A loss in the family soon marks the return of Anna’s older sister Emily (Ali Ahn, terrific here), another Korean adoptee who always had a loving bond with Anna since childhood. Emily, a career woman with a whole other life in New York, struggles with the demands of her job back home, helping Bob sort out his arrangements, and the stresses of helping care for Anna. She thinks her parents have been “enabling” Anna by giving in to her demands and catering to every single one of her needs without having her do things on her own. But in between those trying moments, there is plenty of love between these sisters. Even a little shoplifting tactic brings back a sense of fun and joy that makes them feel like kids again. Liz Sargent most likely brings a lot of her own relationship and memories of her relationship with Anna into her script, and it shows that the ties that bind are deeper than one’s condition or needs. But the family dynamic soon becomes more fractured when Emily begins to notice signs of cognitive decline in Bob, something Anna herself is clearly unaware of. As some would consider Emily the more “rational-minded” of the family at this rate, she can’t fix everything on her own, which breaks her heart as she feels she’s failing her family. One of the many things that makes this film profound is the heavy sense of responsibility caretakers feel, and the emotional impact it bears.

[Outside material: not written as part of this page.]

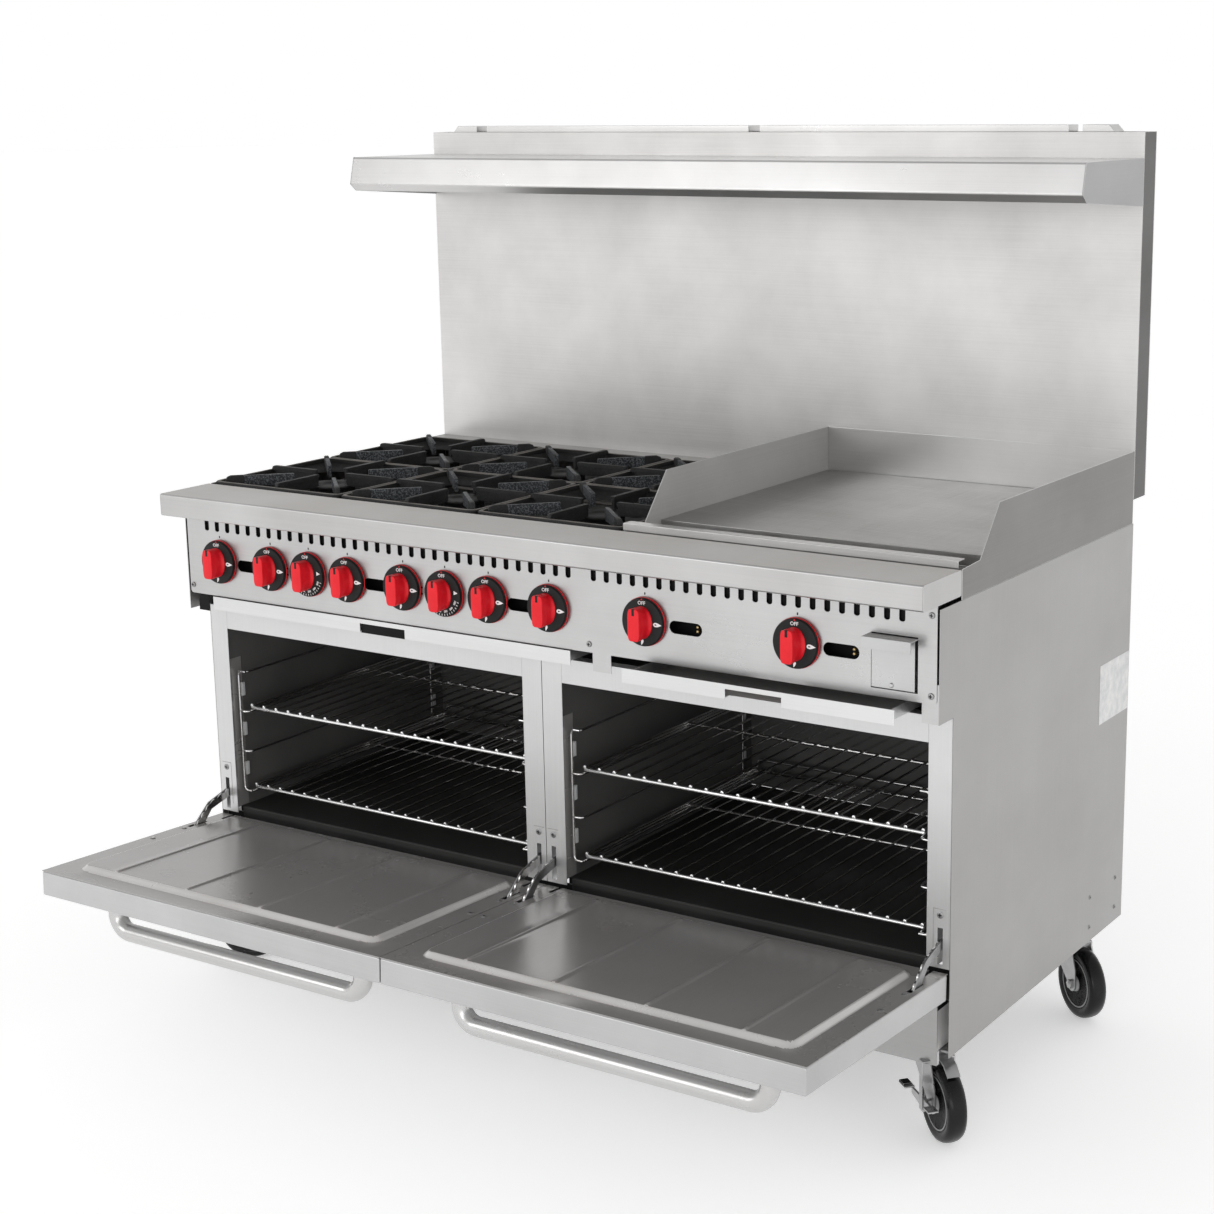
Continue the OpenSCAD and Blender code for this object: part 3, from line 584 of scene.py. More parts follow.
# ---------------------------------------------------------------- body sheet metal
dress("side_panels", SIDE_STEEL, 0.35)
dress("rear_panel", REAR_STEEL, 0.3)
dress("base_frame", DARK_ZINC, 0.8)
SILL_TOP = 301.0               # foot of the oven openings
KICK_STRIP = 224.0             # lower edge of the painted shade strip on the kick plate's ends
DECK_LIP = 314.0               # top of the oven floor's front lip
SPLASH_RIGHT = 700.0           # the splash's right sheet is beyond this
SKIN = 0.8                     # faces this close to the burner box's limits are outside
SIDEWAYS = 0.8                 # least normal of a face that looks along an axis


def shaded_sill(bm):
    """The strip behind the kick plate's top edge and the hinge brackets gets black: painted shade.
    """
    paint(bm, 1, lambda face, middle: middle.z < SILL_TOP)


def kick_ends(bm):
    """The kick plate's end returns get a paler, non-metallic sheet as painted light, with a black
    strip of painted shade along the top.
    """
    everything = list(bm.verts) + list(bm.edges) + list(bm.faces)
    bmesh.ops.bisect_plane(bm, geom=everything, plane_co=(0, 0, KICK_STRIP), plane_no=(0, 0, 1))
    facing(0, SIDEWAYS)(bm)
    paint(bm, 2, lambda face, middle: face.material_index and middle.z > KICK_STRIP)


def clean_outside(bm):
    """The burner box's outer walls and rear strip aren't darkened by heat."""
    low, high = box_mm("burner_box")
    paint(bm, 1, lambda face, middle: (middle.x < low.x + SKIN or middle.y > high.y - SKIN
                                       or middle.z > high.z - SKIN))


def splash_faces(bm):
    """The splash's end sheets are duller, and the right one is in shade."""
    facing(0, SIDEWAYS)(bm)
    paint(bm, 2, lambda face, middle: face.material_index == 1 and middle.x > SPLASH_RIGHT)


def dark_deck(bm):
    """The oven floor and its front lip get a darker copy of the enamel than the walls: painted
    shade.
    """
    bm.normal_update()
    paint(bm, 1, lambda face, middle: face.normal.z > 0.9 or middle.z < DECK_LIP)


def wider_vents(bm):
    """Opens the vents under the ledge a little; moves the left corner tab and paints it black as
    painted shade.
    """
    centres = [-708 + i * 25.1 for i in range(33)] + [145 + i * 25.2 for i in range(23)]
    vent_reach, widen = 4.2, 1.28
    for vert in bm.verts:
        if 851 < vert.co.z < 881 and -0.1 < vert.co.y < 2:
            near = min(centres, key=lambda c: abs(vert.co.x - c))
            if abs(vert.co.x - near) < vent_reach:
                vert.co.x = near + (vert.co.x - near) * widen
    tab_y, tab_x, tab_shift = 1.6, -700, 20
    paint(bm, 1, lambda face, middle: middle.y > tab_y and middle.x < tab_x)
    for vert in bm.verts:
        if vert.co.y > tab_y and vert.co.x < tab_x:
            vert.co.x += tab_shift


dress("face_frame", [POST_STEEL, BLACK_AND_SHADE], 0.35, extra=shaded_sill)
dress("kick_plate", [KICK_STEEL, KICK_END_LIT, BLACK_AND_SHADE], 0.4, extra=kick_ends)
dress("oven_liners", [ENAMEL, ENAMEL_FLOOR_SHADE], 0.4, extra=dark_deck)
dress("tube_burners", HEAT_STEEL, 0.8)
dress("control_panel", [PANEL_STEEL, BLACK_AND_SHADE], 0.35, extra=wider_vents)
dress("burner_box", [HEAT_STEEL, SIDE_STEEL], 0.4, extra=clean_outside)
dress("griddle_plate", GRIDDLE, 1.2)
dress("griddle_splash", [STEEL, SPLASH_SIDE, SPLASH_SHADE], 0.7, extra=splash_faces)
# The backguard's sideways faces take the near-black copy: painted shade.
dress("backguard", [GUARD_STEEL, GUARD_SIDE_SHADE], 0.35, extra=facing(0, SIDEWAYS))
dress("flue_cap", STEEL, 0.8)
dress("gas_manifold", DARK_ZINC, 0.6)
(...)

As Bob, Victor Slezak gives a phenomenal, multilayered performance as someone also struggling with so many life changes, more specifically, the fact that his surfacing dementia means he’ll no longer be able to care for Anna. Even his health coverage isn’t enough to pay for her to receive care once his condition takes full effect. At one point, Emily asks him a question that’s probably on lots of viewers’ minds: Why would he adopt a child with a severe disability? His response is short, but says plenty: “Why not? We had love to give.” Vulnerable moments like these are where Liz Sergent’s thoughtful script hit its best notes. Once Anna and Bob are the only ones in the house, his worsening condition forces Anna to do things on her own for the first time. While she stumbles on them, she finds solace with a super-friendly next-door neighbor (Shane Harper). His inviting her to hang out and fool around with his buddies gives her a sense of community outside of her family. This suggests that the best path to Anna finding independence should involve a community that provides her with a shoulder to lean on, treats her like a person, and fully embraces her.

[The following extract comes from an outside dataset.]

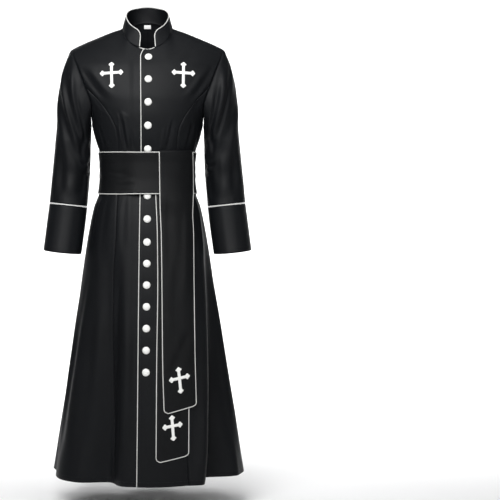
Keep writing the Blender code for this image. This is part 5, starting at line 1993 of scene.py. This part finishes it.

Take Me Home will no doubt resonate with many people who care for disabled family members. It doesn’t sugarcoat the demands and obligations that come with it. But it will also give you a better sense of understanding of them and make you see them as more human than they seem on the surface. Liz Sargent takes the story from her original short film and makes it even bigger with a look at growing independence and the ties that bind both a family and community. Anna Sargent will steal your heart in this breakout performance that she undoubtedly put her soul into. This is her story, just as much as her sister’s and their family. Aided by Farhad Ahmed Dehlvi’s sun-kissed cinematography and Ian Holden’s striking editing that amplifies how Anna feels and how she sees the world, it proves that all of us, no matter how different we may be, are still uniquely human with the same problems that we experience differently. With its observations on relentless caretaking, the shaky U.S. healthcare system, and the intentional love that comes with adopting, Liz Sargent’s soulful feature debut will stun with its realistic depictions and the lasting effects of empathy that will shower over you.